“Un’americana in Calabria”, l’articolo firmato da Frances Mayes
“Nella quiete pomeridiana mi colpiscono alcuni dettagli: lo spigolo della chiesa benedettina di Santa Maria dell’Isola, con il mare sullo sfondo; le stradine contorte a misura d’asino; le piccole maschere intagliate appese ai palazzi per scacciare il malocchio e le ombre delle palme che sembrano dipinte sulle strade. Al sud il sole picchia, e un placido torpore si impossessa di tutto l’abitato. “Schermo solare”, dico. “Protezione 70”. Tropea: un’ora, un giorno, una vita”
Dopo l’uscita nell’edizione di aprile/maggio del prestigioso mensile cartaceo NatGeo Traveler Canada, la Perla del Tirreno nuovamente protagonista sul numero del National Geograpich Traveler Estate 2019. Vi proponiamo il pezzo firmato da Frances Mayes dell’11 luglio scorso.
“Tropea sorge su uno sperone roccioso di circa 60 metri a strapiombo su una spiaggia lambita da acque cristalline.
Ci sono piazzette piene di fiori e di ombrelloni, antichi palazzi a tre piani un po’ sgretolati e negozi che espongono trecce di peperoncino piccante e delle tipiche cipolle rosse di Tropea.

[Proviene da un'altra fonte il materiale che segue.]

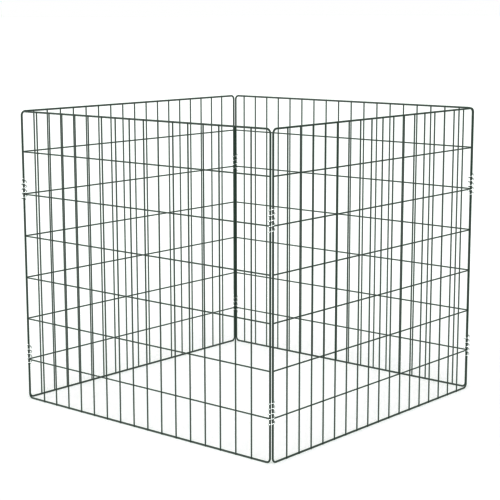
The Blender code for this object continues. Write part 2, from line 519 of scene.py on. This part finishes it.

Gli edifici hanno quel che basta di decadente per farmi pensare che questa sia una delle città più romantiche d’Italia.
In centro chiediamo indicazioni e una signora minuta esce dal suo negozio per indicarci la strada. Ed ne approfitta per chiederle a che cosa servano gli strani fori rettangolari che vede sulle facciate di molti palazzi. “Sicuramente non per i piccioni”, ipotizza.
Lei ci racconta che suo padre, che era un grande muratore, le spiegò che quei buchi venivano lasciati per sostenere le impalcature dei futuri restauri. Strano, è un po’ come fasciarsi la testa prima di essersela rotta. La signora ci dice anche che le facciate dei palazzi devono avere tutte lo stesso colore, un burro tendente al rosa, e non è possibile introdurre altri colori. È orgogliosa della sua incantevole città, come lo sono stati molti altri prima di lei: i resti archeologici dimostrano che l’uomo è sempre stato attratto da questa scogliera a picco sul mare.
Il duomo del XII secolo, un edificio compatto in stile romanico normanno, rivela l’influenza araba nelle finestre e nelle decorazioni. Proseguendo ci fermiamo alla Chiesa del Gesù. Di chiese in Italia ne ho visitate a centinaia, e quasi sempre ci trovo qualcosa di bizzarro.
Qui la nota bizzarra, accanto a un altare con stupende colonne tortili verdi, è un curioso dipinto di San Francesco Saverio che si inginocchia in riva al mare per ricevere dalle chele di un granchio il crocifisso che aveva perduto. Sì, un granchio!
Pranziamo in una piazzetta tranquilla dove ci fanno assaggiare la ‘nduja, il famoso insaccato locale (il nome deriva dal francese “andouille”), un salame spalmabile rosso come il fuoco per l’alto contenuto di peperoncino. Sul vassoio degli antipasti ci sono anche la soppressata, un altro insaccato tipico preparato con semi di finocchio e peperoncino piccante, e il capocollo, a base di lonza di maiale e stagionato per cento giorni.
Trovo molto buono il pecorino del Monte Poro, un formaggio semiduro con stagionatura di un anno, ma anche le cipolle di Tropea sottaceto e la ricotta affumicata su legno di castagno ed erbe aromatiche. La cipolla di Tropea è la regina del menu, e noi ordiniamo le frittelle. Ed prosegue con le frittelle di neonata, pesciolini pescati appena nati. Io vado più sul tradizionale, con i paccheri con pomodorini e pesto.
Nella quiete pomeridiana mi colpiscono alcuni dettagli: lo spigolo della chiesa benedettina di Santa Maria dell’Isola, con il mare sullo sfondo; le stradine contorte a misura d’asino; le piccole maschere intagliate appese ai palazzi per scacciare il malocchio e le ombre delle palme che sembrano dipinte sulle strade. Al sud il sole picchia, e un placido torpore si impossessa di tutto l’abitato. “Schermo solare”, dico. “Protezione 70”.
Tropea: un’ora, un giorno, una vita”.